Can the humanities put the humanity into digital humanism?

Far from enhancing our public intellectual debate, the internet is increasingly limiting it. Are we missing something from the discussion around digital?

The late Steve Jobs once, famously, described a computer as a “bicycle for the mind”. It was a wonderfully evocative phrase, even by his standards, giving us the sense that it was a device to fundamentally enhance human cognitive power. The internet seems like a natural extension of that, by bringing that enhancement to human communications.

As so often happens with metaphors, sometimes it starts to break down. The bike enhanced human physical potential, but for many it was supplanted by the car, which enhanced our potential for travel, while at the same time hitting us with pollution issues – and even physical health challenges, as people sat passively in vehicles, rather than exercising themselves through movement. Many people have noted the irony of people driving to a gym, to sit on a static bicycle…

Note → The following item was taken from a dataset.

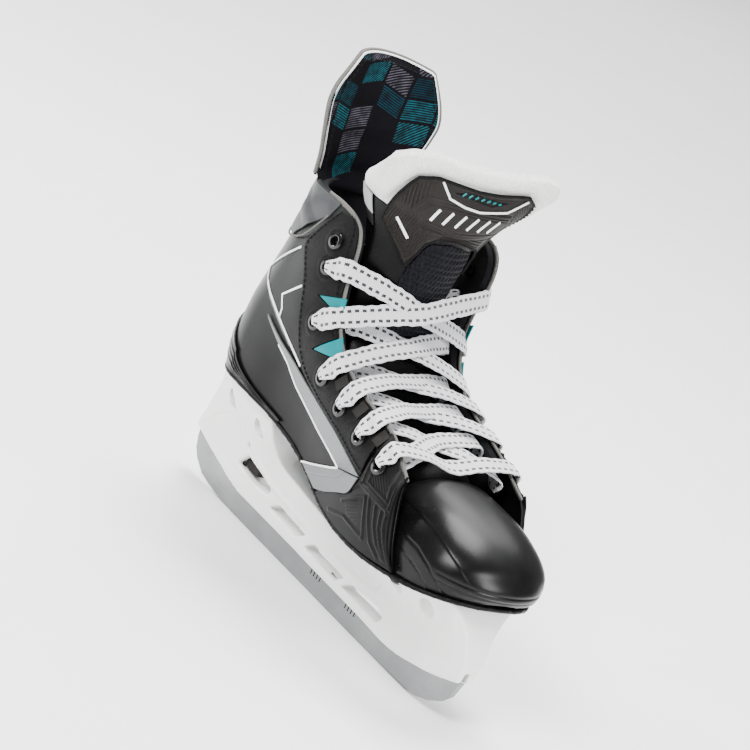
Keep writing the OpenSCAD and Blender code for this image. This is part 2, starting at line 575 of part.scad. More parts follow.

We might be in danger of repeating that mistake, but in an even greater scale.

We made the algorithms, and now they are remaking us

The original computers were standalone devices, and then we networked them, and found even more potential in that. And then came the algorithms and the AI, and the balance of power started shifting. Where once we searched for the information we needed, now that information is invisible pre-sorted an narrowed for us before we ever see it, thanks to algorithms. Worse than that, often we don’t even choose what we see – it’s all determined for us by the algorithms.

As someone remarked recently:

People are being distorted by very finely trained AIs that figure out how to distract them.

Who is this techno-cynic? Is this some luddite decrying the new age?

Uh, no.

It’s Sir Tim Berners-Lee, the creator of the world wide web.

We have these dark ads that target and manipulate me and then vanish because I can’t bookmark them. This is not democracy – this is putting who gets selected into the hands of the most manipulative companies out there.

The new digital elite

In essence, we are in danger of creating a new elite, one who have the ability to shift and manipulate public sentiment through strategic use of AI and algorithmic filtering. The more we allow our world view to be filtered through those systems, the more we open ourselves to this level of manipulation. This isn’t a bicycle for the mind: it’s a railroad for indentured workers. That’s about as far from the vision of a bicycle for the mind as you can get, because it’s actually limiting our cognitive ability, by reducing our access to alternative stimulus.

Now, let’s be fair. While there are certainly bad actors using the system, many of those who created these tools did them with the best of intentions. But, there’s an old saying about good intentions, and they way they pave the road to hell…

The very nature of technology paves the way for this problem to develop. Coder tend, by their very nature, to come from a scientific background.

Most modern education systems start streaming children into disciplines by their mid-teens, with a very clear distinction between liberal arts and sciences starting to emerge. I was lucky to have grown up in the Scottish education system which allowed for more flexibility (in the 1980s, at least) than many others, and was study a mix of arts and sciences until I was 17. Most people do not have that experience. Instead, they chose one stream or another, and part ways with a whole half of human intellectual endeavour.

The missing area of human knowledge

There are consequences to this. These tools, which are helping reshape our worldview, are largely built by those who have rejected and been isolated from the liberal arts. Why does that matter?

Here’s what Bob O’Donnell of Techpinions suggests:

However, a liberal arts major familiar with works like Alexis de Tocqueville’s “Democracy in America,” John Mill’s “On Liberty” essay, or even the work of ancient Greek historians, might have been able to recognize much sooner the potential for the “tyranny of the majority” or other disconcerting sociological phenomena that are embedded into the very nature of today’s social media platforms. While seemingly democratic at a superficial level, a system in which the lack of structure means that all voices carry equal weight, and yet popularity, not experience or intelligence, actually drives influence, is clearly in need of more refinement and thought than it was first given.

For those worried about the rise of populist demagogues worldwide, one might take a moment to consider the fact we have built and adopted systems that promote and enable them should give us at least some pause for thought.

This lack of historical, sociological and political perspective is all too often absent from the debates around tech. Restoring them is critical to making at least a passable attempt at understanding the likely consequences of a tech. And it requires both sides of that cognitive divide to soften their position. For every techie I’ve met who dismisses liberal arts fields, there’s an arts graduate who boasts of their lack of technical undestanding. Both of these positions are equally damaging – and equally untenable in the long term.

But is it too late?

Berners-Lee again:

We are so used to these systems being manipulated that people just think that’s how the internet works. We need to think about what it should be like,” he said.

One of the problems with climate change is getting people to realise it was anthropogenic – created by people. It’s the same problem with social networks – they are manmade. If they are not serving humanity, they can and should be changed.

We can — and should — reclaim these tools for all humanity, not just a small slice of it.

Steve Jobs also once said that Apple stood at the “intersection of technology and the liberal arts”. And that’s where we all need to be right now.

By restoring the humanities to our technology, we might just bring some digital humanism to our digital endeavours.